** The request **
Copy each line of the listing below exactly.

-*-*-

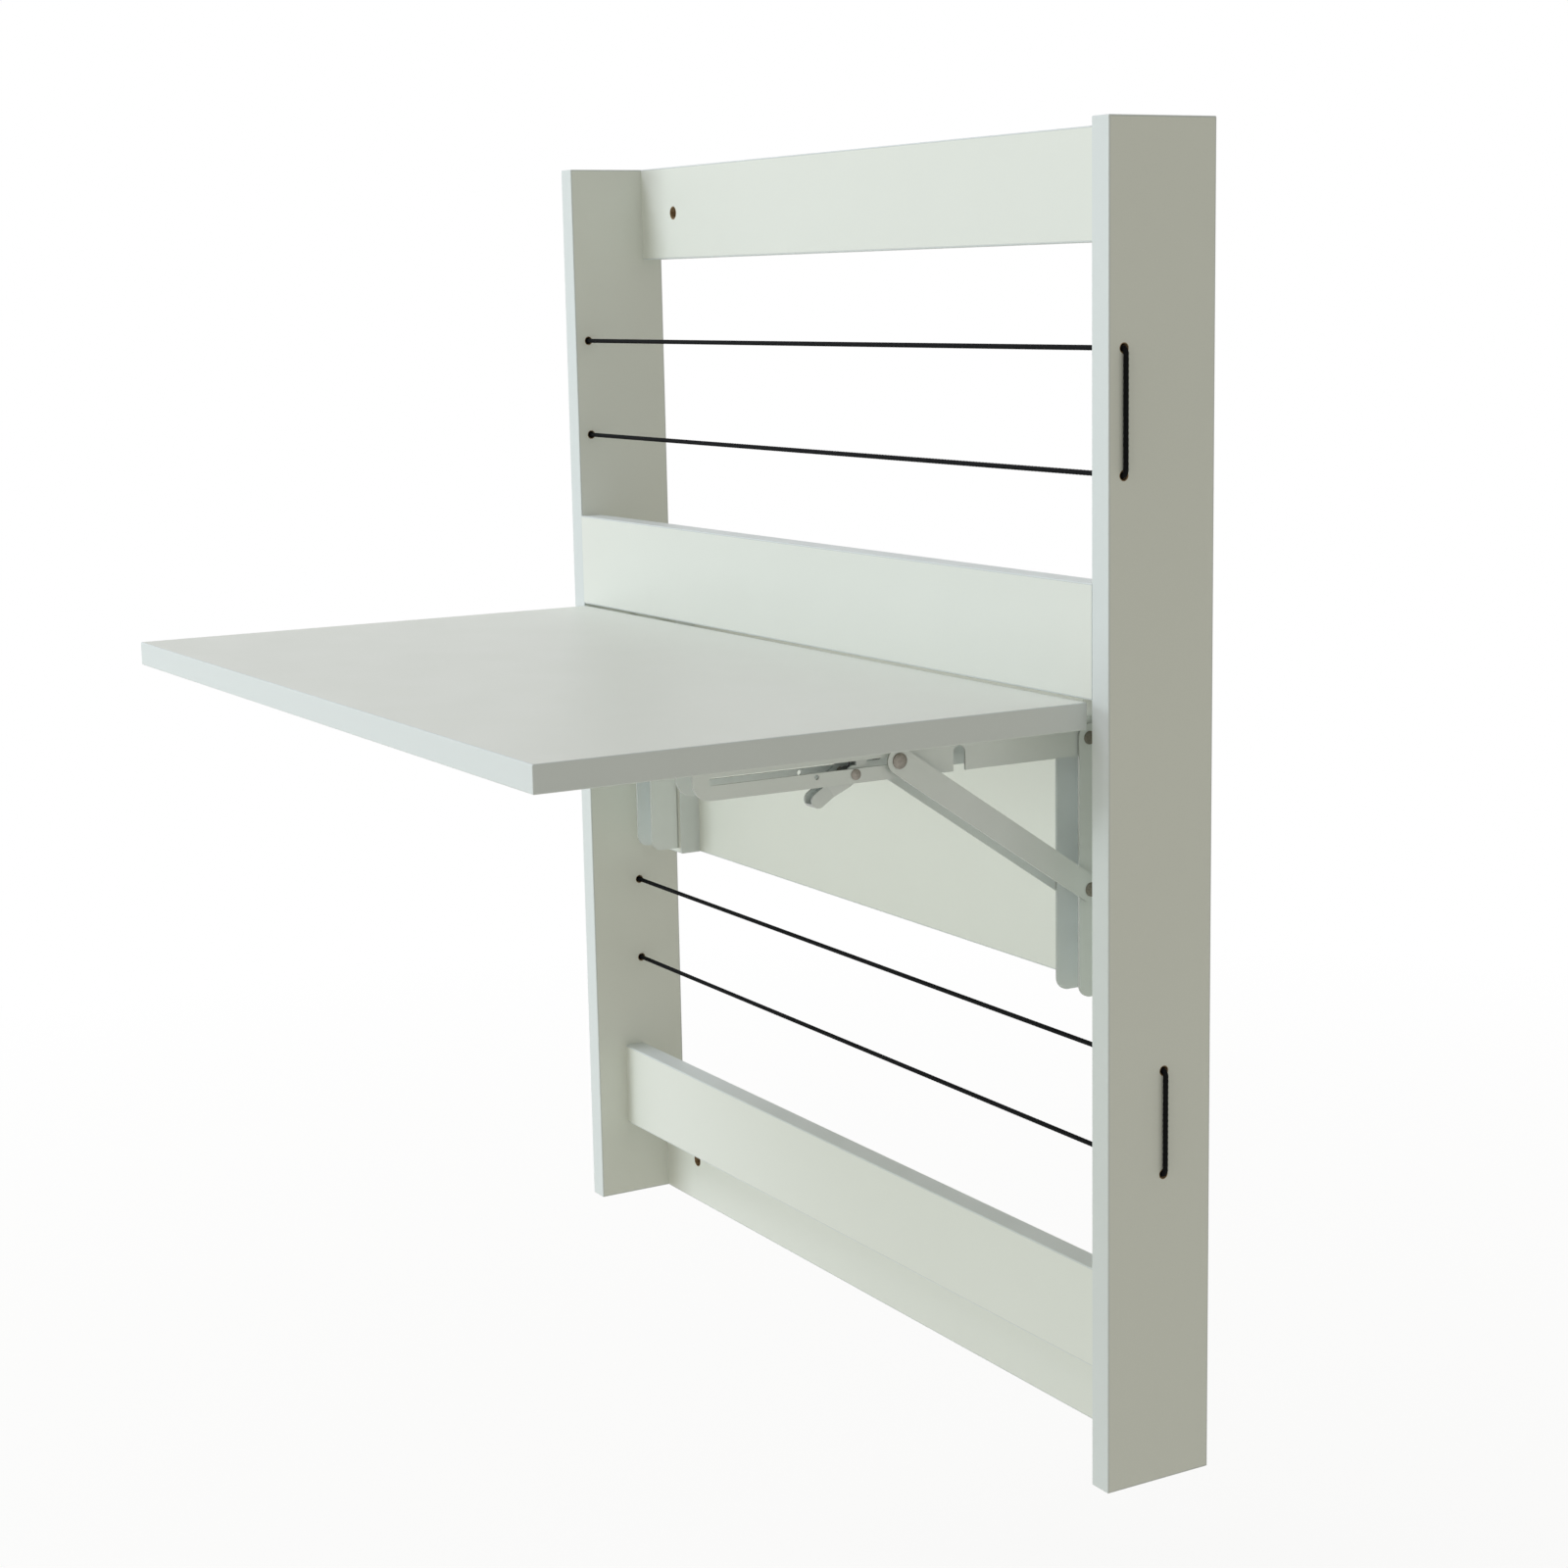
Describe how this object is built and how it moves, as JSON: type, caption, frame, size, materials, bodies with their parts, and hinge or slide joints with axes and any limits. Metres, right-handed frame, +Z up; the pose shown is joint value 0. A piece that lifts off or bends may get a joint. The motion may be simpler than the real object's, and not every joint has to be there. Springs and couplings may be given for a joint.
{
  "type": "wall mounted drop leaf table",
  "caption": "White board wall frame with elastic cord bays and a table leaf that folds down between its uprights on folding steel brackets.",
  "frame": {"origin": "centre of the four wall screws on the wall plane, which is also the middle of the frame's height and width", "axes": "+Y into the wall, +X to the right seen from the room, +Z up"},
  "size_m": [0.6906, 0.425, 0.8],
  "materials": {
    "white_board": "warm white melamine on particle board with matching edge band",
    "white_steel": "satin white powder coat",
    "rivet_steel": "dull dark rivet steel",
    "spring_steel": "oiled spring wire",
    "screw_steel": "zinc plated",
    "cam_zinc": "die-cast zinc",
    "dowel_wood": "fluted beech",
    "black_elastic": "black braided sleeve on rubber"
  },
  "bodies": {
    "frame": {"left_upright": "white_board", "left_batten": "white_board", "right_upright": "white_board", "right_batten": "white_board", "top_rail": "white_board", "bottom_rail": "white_board", "middle_rail": "white_board", "front_low_rail": "white_board", "back_panel": "white_board", "left_leg_channel": "white_steel", "right_leg_channel": "white_steel", "hinge_pins": "rivet_steel", "strut_pivot_pins": "rivet_steel", "leg_screws": "screw_steel", "batten_screws": "screw_steel", "cam_bolts": "screw_steel", "cam_discs": "cam_zinc", "rail_dowels": "dowel_wood", "upper_cord": "black_elastic", "lower_cord": "black_elastic", "upper_cord_knots": "black_elastic", "lower_cord_knots": "black_elastic"},
    "leaf": {"leaf": "white_board", "left_arm_channel": "white_steel", "right_arm_channel": "white_steel", "arm_screws": "screw_steel", "lever_rivets": "rivet_steel"},
    "left_strut": {"left_strut_bars": "white_steel", "left_slot_rivets": "rivet_steel"},
    "right_strut": {"right_strut_bars": "white_steel", "right_slot_rivets": "rivet_steel"},
    "left_lever": {"left_release_lever": "white_steel", "left_lever_spring": "spring_steel"},
    "right_lever": {"right_release_lever": "white_steel", "right_lever_spring": "spring_steel"}
  },
  "joints": [
    {"name": "leaf_fold", "type": "hinge", "parent": "frame", "child": "leaf", "pos_m": [0, -0.0475, 0.046], "axis": [1, 0, 0], "range_deg": [0, 90]},
    {"name": "left_strut_swing", "type": "hinge", "parent": "frame", "child": "left_strut", "pos_m": [-0.273, -0.0475, -0.045], "axis": [1, 0, 0], "range_deg": [0, 124.19]},
    {"name": "right_strut_swing", "type": "hinge", "parent": "frame", "child": "right_strut", "pos_m": [0.273, -0.0475, -0.045], "axis": [1, 0, 0], "range_deg": [0, 124.19]},
    {"name": "left_lever_squeeze", "type": "hinge", "parent": "leaf", "child": "left_lever", "pos_m": [-0.273, -0.2085, 0.0405], "axis": [1, 0, 0], "range_deg": [-12, 0], "stiffness_Nm_per_rad": 0.12, "springref_deg": 14.32},
    {"name": "right_lever_squeeze", "type": "hinge", "parent": "leaf", "child": "right_lever", "pos_m": [0.273, -0.2085, 0.0405], "axis": [1, 0, 0], "range_deg": [-12, 0], "stiffness_Nm_per_rad": 0.12, "springref_deg": 14.32}
  ],
  "couplings": [
    {"joint": "left_strut_swing", "follows": "leaf_fold", "ratio": 1.3798},
    {"joint": "right_strut_swing", "follows": "leaf_fold", "ratio": 1.3798}
  ]
}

-*-*-

** Full output **
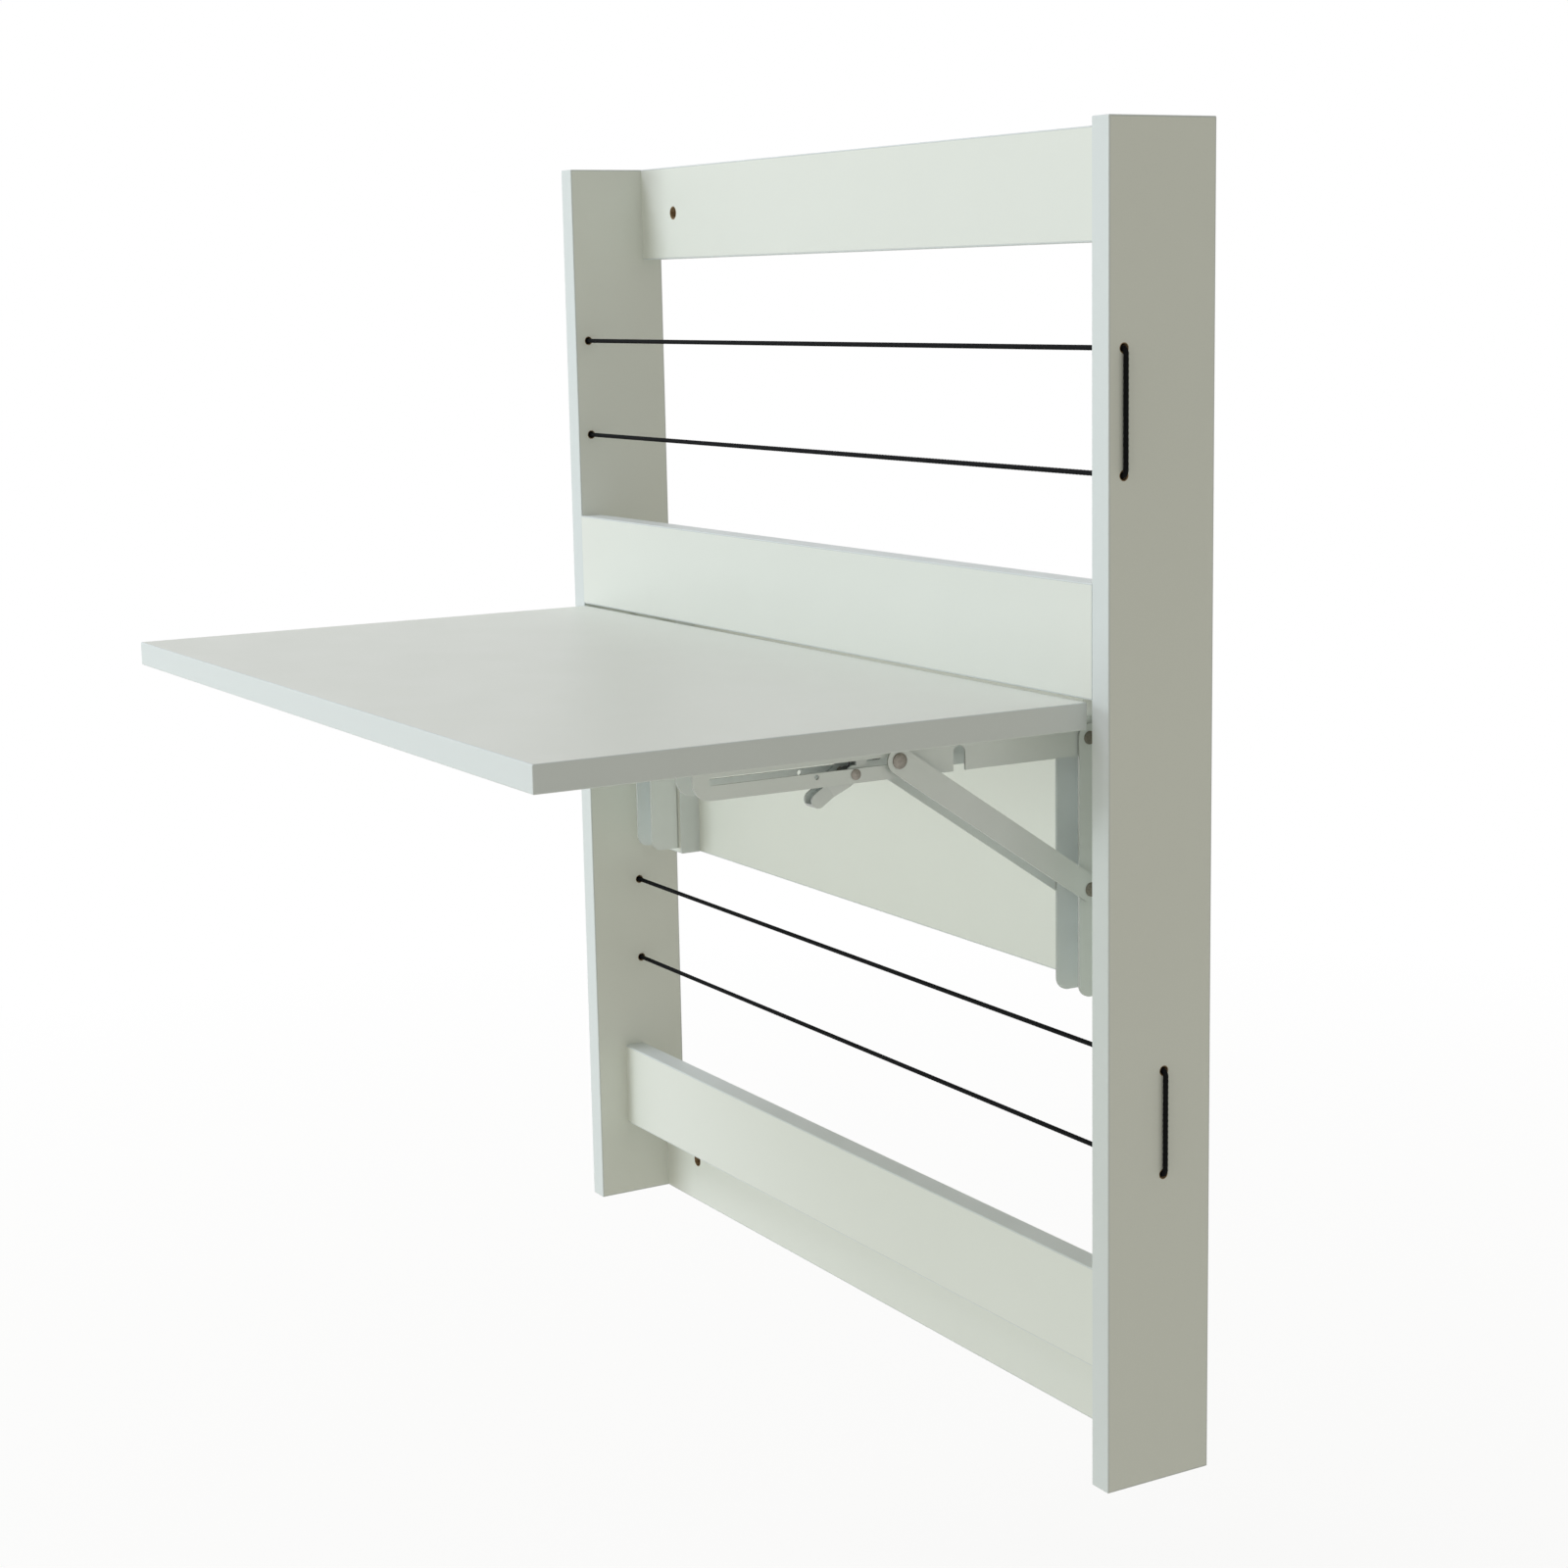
Describe how this object is built and how it moves, as JSON: type, caption, frame, size, materials, bodies with their parts, and hinge or slide joints with axes and any limits. Metres, right-handed frame, +Z up; the pose shown is joint value 0. A piece that lifts off or bends may get a joint. The motion may be simpler than the real object's, and not every joint has to be there. Springs and couplings may be given for a joint.
{
  "type": "wall mounted drop leaf table",
  "caption": "White board wall frame with elastic cord bays and a table leaf that folds down between its uprights on folding steel brackets.",
  "frame": {"origin": "centre of the four wall screws on the wall plane, which is also the middle of the frame's height and width", "axes": "+Y into the wall, +X to the right seen from the room, +Z up"},
  "size_m": [0.6906, 0.425, 0.8],
  "materials": {
    "white_board": "warm white melamine on particle board with matching edge band",
    "white_steel": "satin white powder coat",
    "rivet_steel": "dull dark rivet steel",
    "spring_steel": "oiled spring wire",
    "screw_steel": "zinc plated",
    "cam_zinc": "die-cast zinc",
    "dowel_wood": "fluted beech",
    "black_elastic": "black braided sleeve on rubber"
  },
  "bodies": {
    "frame": {"left_upright": "white_board", "left_batten": "white_board", "right_upright": "white_board", "right_batten": "white_board", "top_rail": "white_board", "bottom_rail": "white_board", "middle_rail": "white_board", "front_low_rail": "white_board", "back_panel": "white_board", "left_leg_channel": "white_steel", "right_leg_channel": "white_steel", "hinge_pins": "rivet_steel", "strut_pivot_pins": "rivet_steel", "leg_screws": "screw_steel", "batten_screws": "screw_steel", "cam_bolts": "screw_steel", "cam_discs": "cam_zinc", "rail_dowels": "dowel_wood", "upper_cord": "black_elastic", "lower_cord": "black_elastic", "upper_cord_knots": "black_elastic", "lower_cord_knots": "black_elastic"},
    "leaf": {"leaf": "white_board", "left_arm_channel": "white_steel", "right_arm_channel": "white_steel", "arm_screws": "screw_steel", "lever_rivets": "rivet_steel"},
    "left_strut": {"left_strut_bars": "white_steel", "left_slot_rivets": "rivet_steel"},
    "right_strut": {"right_strut_bars": "white_steel", "right_slot_rivets": "rivet_steel"},
    "left_lever": {"left_release_lever": "white_steel", "left_lever_spring": "spring_steel"},
    "right_lever": {"right_release_lever": "white_steel", "right_lever_spring": "spring_steel"}
  },
  "joints": [
    {"name": "leaf_fold", "type": "hinge", "parent": "frame", "child": "leaf", "pos_m": [0, -0.0475, 0.046], "axis": [1, 0, 0], "range_deg": [0, 90]},
    {"name": "left_strut_swing", "type": "hinge", "parent": "frame", "child": "left_strut", "pos_m": [-0.273, -0.0475, -0.045], "axis": [1, 0, 0], "range_deg": [0, 124.19]},
    {"name": "right_strut_swing", "type": "hinge", "parent": "frame", "child": "right_strut", "pos_m": [0.273, -0.0475, -0.045], "axis": [1, 0, 0], "range_deg": [0, 124.19]},
    {"name": "left_lever_squeeze", "type": "hinge", "parent": "leaf", "child": "left_lever", "pos_m": [-0.273, -0.2085, 0.0405], "axis": [1, 0, 0], "range_deg": [-12, 0], "stiffness_Nm_per_rad": 0.12, "springref_deg": 14.32},
    {"name": "right_lever_squeeze", "type": "hinge", "parent": "leaf", "child": "right_lever", "pos_m": [0.273, -0.2085, 0.0405], "axis": [1, 0, 0], "range_deg": [-12, 0], "stiffness_Nm_per_rad": 0.12, "springref_deg": 14.32}
  ],
  "couplings": [
    {"joint": "left_strut_swing", "follows": "leaf_fold", "ratio": 1.3798},
    {"joint": "right_strut_swing", "follows": "leaf_fold", "ratio": 1.3798}
  ]
}